The first major mistake is attempting to run virtual SKOs. While virtual events can have impact, they significantly diminish the relationship-building aspect that's crucial for sales success. Consider this startling reality: many sales representatives have never met their managers in person. How can you expect to build strong, lasting relationships through a screen?

The Executive Monologue Marathon 

Picture this: Your highest-paid sales talent sitting passively for hours, watching executive after executive deliver keynote speeches. This common approach transforms your SKO from an active learning environment into a costly lecture hall. While executive visibility is important, it shouldn't dominate your SKO agenda.

The Right Way Forward: 

A Practice-First Approach Successful SKOs prioritize three key elements:


  1. Pre-Event Knowledge Transfer: Move all informational sessions – product announcements, comp plan changes, and company updates – before the SKO. This preparation allows your team to arrive ready for active participation rather than passive absorption.

  2. Active Practice Sessions: The majority of your SKO should focus on practicing new messaging, product launches, and sales motions. But here's the crucial detail: provide clear rubrics and show what "good" looks like. This demonstration should come from successful sales leaders or top performers – not enablement or marketing teams. The goal is to showcase realistic, field-tested approaches rather than idealized scenarios.

  3. Collaborative Territory Planning: Use the rare in-person time for group territory planning sessions. These sessions often spark collaborative problem-solving and allow immediate input from marketing, enablement, and revenue operations teams. It's your best opportunity to capture the authentic voice of the field and identify both challenges and opportunities.

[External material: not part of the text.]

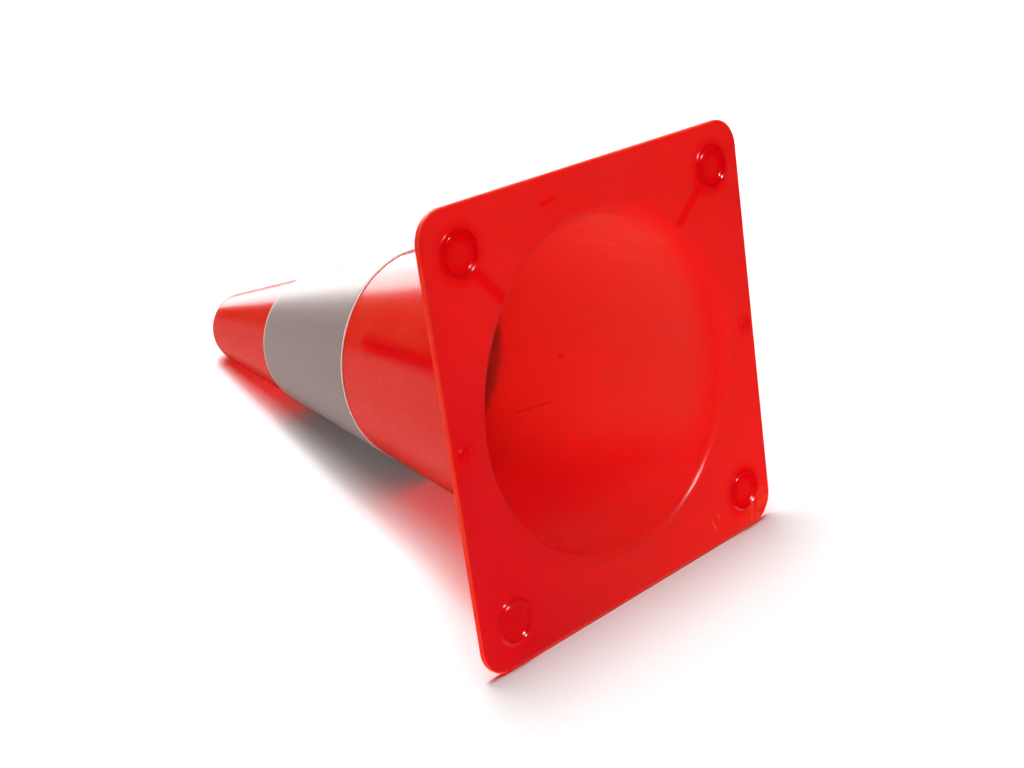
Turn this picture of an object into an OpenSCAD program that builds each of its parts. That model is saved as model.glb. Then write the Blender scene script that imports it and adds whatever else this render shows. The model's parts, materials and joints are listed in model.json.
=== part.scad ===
// Traffic cone, 300 mm: a one-piece moulded shell and base with a bonded reflective collar.
// It stands upright on four ring feet. +Z is up, and the origin is the centre of the ground it stands on.

/* [Overall] */
// Height from the ground to the tip
height = 300; // [260:5:320]
// Side of the square base
base_side = 204; // [200:1:240]
// Corner radius of the base, seen from above
corner_r = 14; // [8:1:18]
// Thickness of the base plate
plate_t = 2.4; // [2:0.1:3]

/* [Cone] */
// Outer radius of the cone, carried down to the underside of the base
cone_r = 81.6; // [78:0.2:83]
// Outer radius of the cone, carried up to a sharp top edge
top_r = 17.5; // [17.5:0.5:24]
// Thickness of the cone wall
wall_t = 2.3; // [1.8:0.1:2.6]
// Radius of the rounded shoulder at the tip
shoulder_r = 14; // [8:0.5:14]
// Thickness of the flat tip around its hole
tip_t = 3.5; // [2.5:0.1:4]
// Radius of the hole through the tip
hole_r = 6; // [3:0.5:6]
// Radius of the blend from the underside into the inside of the cone
mouth_r = 7; // [5:0.5:8]
// Radius at which the shell ends and the base plate begins
join_r = 87; // [86.5:0.1:90]

/* [Feet] */
// How far the feet hold the base off the ground
foot_h = 1.6; // [1:0.1:3]
// Distance of each foot from the middle of the base, along X and along Y
foot_pos = 81.5; // [80:0.5:84]
// Outer radius of a foot
foot_r = 11; // [9:0.5:12]
// Width of the round ridge on a foot
ridge_w = 3.6; // [2.8:0.2:5]
// Width of the flat land that touches the ground
land_w = 0.8; // [0.4:0.1:1]
// Thickness of the web inside the ridge
web_t = 0.4; // [0.3:0.1:0.8]
// Outer radius of the moulding studs beside the middle of two edges
stud_r = 3.2; // [2:0.2:4]
// Distance of each stud from the middle of the base
stud_pos = 95.5; // [94:0.5:96]
// Height of the studs
stud_h = 0.6; // [0.4:0.1:0.8]

/* [Collar] */
// Height of the collar's lower edge above the ground
collar_z = 130; // [80:1:140]
// Height of the collar, measured along Z
collar_h = 91; // [60:1:110]
// Thickness of the adhesive
adhesive_t = 0.15; // [0.1:0.05:0.3]
// Thickness of the white carrier
carrier_t = 0.3; // [0.2:0.05:0.5]
// Thickness of the reflective film
film_t = 0.25; // [0.2:0.05:0.4]
// White border left bare along each edge of the film
border = 1.4; // [0.8:0.1:3]
// Length of the strip's end that laps over its start
lap_len = 12; // [6:1:20]
// Direction of the lap's middle, from +X towards +Y
lap_dir = 50; // [0:5:355]

/* [Hidden] */
$fn = 96;
ARC_STEPS = 8;
slope = (cone_r - top_r) / (height - foot_h);
tilt = atan(slope);
plate_top = foot_h + plate_t;
outer_blend_r = mouth_r - wall_t;
ridge_mid_r = foot_r - ridge_w / 2;
carrier_in = adhesive_t;
film_in = carrier_in + carrier_t;
film_out = film_in + film_t;
lap_out = 2 * film_out;
collar_r = cone_r - slope * (collar_z + collar_h / 2 - foot_h);
lap_angle = lap_len / collar_r * 180 / PI;
plastic = "orangered";

// Radius at height z of a cone face that stands off the shell's outer face by off
function face_r(z, off = 0) = cone_r - slope * (z - foot_h) + off / cos(tilt);

// Points of an arc about [r, z], from angle a to angle b, counted from +r towards +z.
// It is part of a circle, or of an ellipse where the half height differs from the half width.
function arc(r, z, half_w, half_h, a, b) = [
    for (i = [0 : ARC_STEPS])
        let (angle = a + (b - a) * i / ARC_STEPS)
        [r + half_w * cos(angle), z + half_h * sin(angle)]
];

// Arc of radius s, to the left of a cone face that stands off by off, with its centre at height z
function arc_inside(z, s, off, a, b) = arc(face_r(z, off) - s / cos(tilt), z, s, s, a, b);

// Arc of radius s, to the right of a cone face that stands off by off, with its centre at height z
function arc_outside(z, s, off, a, b) = arc(face_r(z, off) + s / cos(tilt), z, s, s, a, b);

// Half section of the shell: up the outside, over the tip, through its hole and down the inside
module shell_section() {
    shoulder_z = height - shoulder_r;
    inner_r = shoulder_r - tip_t;
    polygon(concat(
        [[join_r, foot_h], [join_r, plate_top]],
        arc_outside(plate_top + outer_blend_r, outer_blend_r, 0, 270, 180 + tilt),
        arc_inside(shoulder_z, shoulder_r, 0, tilt, 90),
        [[hole_r, height], [hole_r, height - tip_t]],
        arc_inside(shoulder_z, inner_r, -wall_t, 90, tilt),
        arc_outside(foot_h + mouth_r, mouth_r, -wall_t, 180 + tilt, 270)
    ));
}

// Outline of the base: a square with round corners
module base_outline() {
    straight = base_side - 2 * corner_r;
    square([straight, base_side], center = true);
    square([base_side, straight], center = true);
    for (x = [-1, 1], y = [-1, 1])
        translate([x * straight / 2, y * straight / 2])
            circle(r = corner_r);
}

// Ring foot: a thin web inside a round ridge with a flat land, drawn from the ground up
module ring_foot() {
    side_w = (ridge_w - land_w) / 2;
    ridge_h = foot_h - web_t;
    rotate_extrude()
        polygon(concat(
            [[0, ridge_h]],
            arc(ridge_mid_r - land_w / 2, ridge_h, side_w, ridge_h, 180, 270),
            arc(ridge_mid_r + land_w / 2, foot_h, side_w, foot_h, 270, 360),
            [[0, foot_h]]
        ));
}

module corner_foot(x, y) {
    color(plastic)
        translate([x * foot_pos, y * foot_pos, 0])
            ring_foot();
}

// Low ring left by a mould pin beside the middle of an edge
module edge_stud(x) {
    color(plastic)
        translate([x * stud_pos, 0, foot_h - stud_h])
            difference() {
                cylinder(r = stud_r, h = stud_h);
                translate([0, 0, -stud_h / 2])
                    cylinder(r = stud_r / 2, h = stud_h);
            }
}

// Conical layer from z0 to z1, between two faces that stand off the shell's outer face
module collar_layer(z0, z1, inner, outer, angle = 360) {
    rotate_extrude(angle = angle)
        polygon([
            [face_r(z0, inner), z0], [face_r(z0, outer), z0],
            [face_r(z1, outer), z1], [face_r(z1, inner), z1]
        ]);
}

module cone_shell() {
    color(plastic)
        rotate_extrude()
            shell_section();
}

module base_plate() {
    color(plastic)
        translate([0, 0, foot_h])
            difference() {
                linear_extrude(plate_t)
                    base_outline();
                translate([0, 0, -plate_t])
                    cylinder(r = join_r, h = 3 * plate_t);
            }
}

module foot_left_front() { corner_foot(-1, -1); }
module foot_right_front() { corner_foot(1, -1); }
module foot_left_back() { corner_foot(-1, 1); }
module foot_right_back() { corner_foot(1, 1); }
module stud_left() { edge_stud(-1); }
module stud_right() { edge_stud(1); }

module collar_adhesive() {
    color("wheat")
        collar_layer(collar_z, collar_z + collar_h, 0, carrier_in);
}

module collar_carrier() {
    color("white")
        collar_layer(collar_z, collar_z + collar_h, carrier_in, film_in);
}

module reflective_film() {
    color("silver")
        collar_layer(collar_z + border, collar_z + collar_h - border, film_in, film_out);
}

// End of the strip, all three layers thick, lying on its start
module collar_lap() {
    color("silver")
        rotate([0, 0, lap_dir - lap_angle / 2])
            collar_layer(collar_z, collar_z + collar_h, film_out, lap_out, lap_angle);
}

cone_shell();
base_plate();
foot_left_front();
foot_right_front();
foot_left_back();
foot_right_back();
stud_left();
stud_right();
collar_adhesive();
collar_carrier();
reflective_film();
collar_lap();
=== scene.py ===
import json
import math

import bmesh
import bpy
from mathutils import Matrix, Vector


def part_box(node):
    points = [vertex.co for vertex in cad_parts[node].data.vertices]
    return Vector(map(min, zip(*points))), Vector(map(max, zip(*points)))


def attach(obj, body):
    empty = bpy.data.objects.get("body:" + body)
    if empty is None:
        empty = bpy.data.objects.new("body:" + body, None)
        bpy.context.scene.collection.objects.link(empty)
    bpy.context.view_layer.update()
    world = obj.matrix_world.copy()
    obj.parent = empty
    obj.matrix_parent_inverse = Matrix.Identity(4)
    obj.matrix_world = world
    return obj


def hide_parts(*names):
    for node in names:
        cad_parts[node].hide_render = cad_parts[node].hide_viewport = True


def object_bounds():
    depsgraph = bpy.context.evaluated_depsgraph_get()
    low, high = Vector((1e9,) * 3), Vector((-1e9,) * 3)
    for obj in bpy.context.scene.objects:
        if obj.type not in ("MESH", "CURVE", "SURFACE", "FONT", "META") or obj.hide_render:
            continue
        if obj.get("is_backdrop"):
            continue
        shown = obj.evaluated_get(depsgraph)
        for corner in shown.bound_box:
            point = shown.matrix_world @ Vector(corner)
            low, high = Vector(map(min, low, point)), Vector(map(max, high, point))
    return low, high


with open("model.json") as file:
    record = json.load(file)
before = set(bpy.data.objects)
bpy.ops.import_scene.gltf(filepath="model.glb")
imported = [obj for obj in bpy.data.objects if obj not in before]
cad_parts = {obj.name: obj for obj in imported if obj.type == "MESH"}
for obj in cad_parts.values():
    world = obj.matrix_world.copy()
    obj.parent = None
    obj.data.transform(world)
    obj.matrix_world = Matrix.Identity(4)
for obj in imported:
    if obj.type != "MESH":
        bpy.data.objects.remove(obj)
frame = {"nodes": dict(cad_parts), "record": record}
cad_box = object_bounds()

# ---------------------------------------------------------------------------------------------
# Sizes, in metres. The frame gives the ones that it holds; the rest belong to the moulding.
# ---------------------------------------------------------------------------------------------
MM = 0.001

shell_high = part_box("cone_shell")[1]
plate_low, plate_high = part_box("base_plate")
foot_low, foot_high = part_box("foot_left_front")
stud_low, stud_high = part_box("stud_left")
carrier_low, carrier_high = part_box("collar_carrier")
film_low, film_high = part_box("reflective_film")
lap_low, lap_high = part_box("collar_lap")

HEIGHT = shell_high.z
BASE_SIDE = plate_high.x - plate_low.x
UNDERSIDE_Z = plate_low.z
PLATE_TOP_Z = plate_high.z
FOOT_R = (foot_high.x - foot_low.x) / 2
FOOT_POS = -(foot_high.x + foot_low.x) / 2
STUD_R = (stud_high.x - stud_low.x) / 2
STUD_POS = -(stud_high.x + stud_low.x) / 2
STUD_LOW_Z = stud_low.z
COLLAR_LOW_Z = carrier_low.z
COLLAR_TOP_Z = carrier_high.z
FILM_LOW_Z = film_low.z
FILM_TOP_Z = film_high.z
TIP_HOLE_R = frame["record"]["mounts"][0]["dims"]["r_mm"] * MM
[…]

The Compensation Plan Timing Trap 

Here's a critical timing issue many companies overlook: never deliver compensation plans within seven days before or after your SKO. Why? Because comp plans, no matter how simple, demand mental bandwidth for analysis and scenario planning. When reps are focused on understanding their new compensation structure, they're not absorbing the crucial learning and practice opportunities your SKO provides.

Respect the Work-Life Balance 

A crucial but often overlooked aspect of SKO planning is travel timing. Don't ask your teams to sacrifice their weekends for business travel. While bringing teams together is essential, forcing weekend travel adds unnecessary stress and sends the wrong message about respecting personal time. Schedule travel during business hours – it's a small investment that shows you value work-life balance and family time.


The 3-Day Investment That Pays All Year 

Think of your SKO as a three-day investment in your team's success. It's not about return-to-office policies or unnecessary travel – it's about creating an environment where your team can:


  • Build genuine relationships with managers and peers

  • Practice and receive immediate feedback on crucial skills

  • Collaborate on territory planning with real-time support

  • Gain confidence in new messaging and products


Remember, the goal isn't just knowledge transfer – it's behavior change. Your SKO should transform understanding into action, theory into practice, and individual contributors into a cohesive team.

The Bottom Line 

If you're still running executive-heavy, virtual SKOs, you're not optimizing your investment. Transform your approach by focusing on practice, peer learning, and active participation. The return on this investment will be evident in stronger team relationships, more effective sales conversations, and ultimately, better revenue performance.

What did I miss? How are you modernizing your SKO?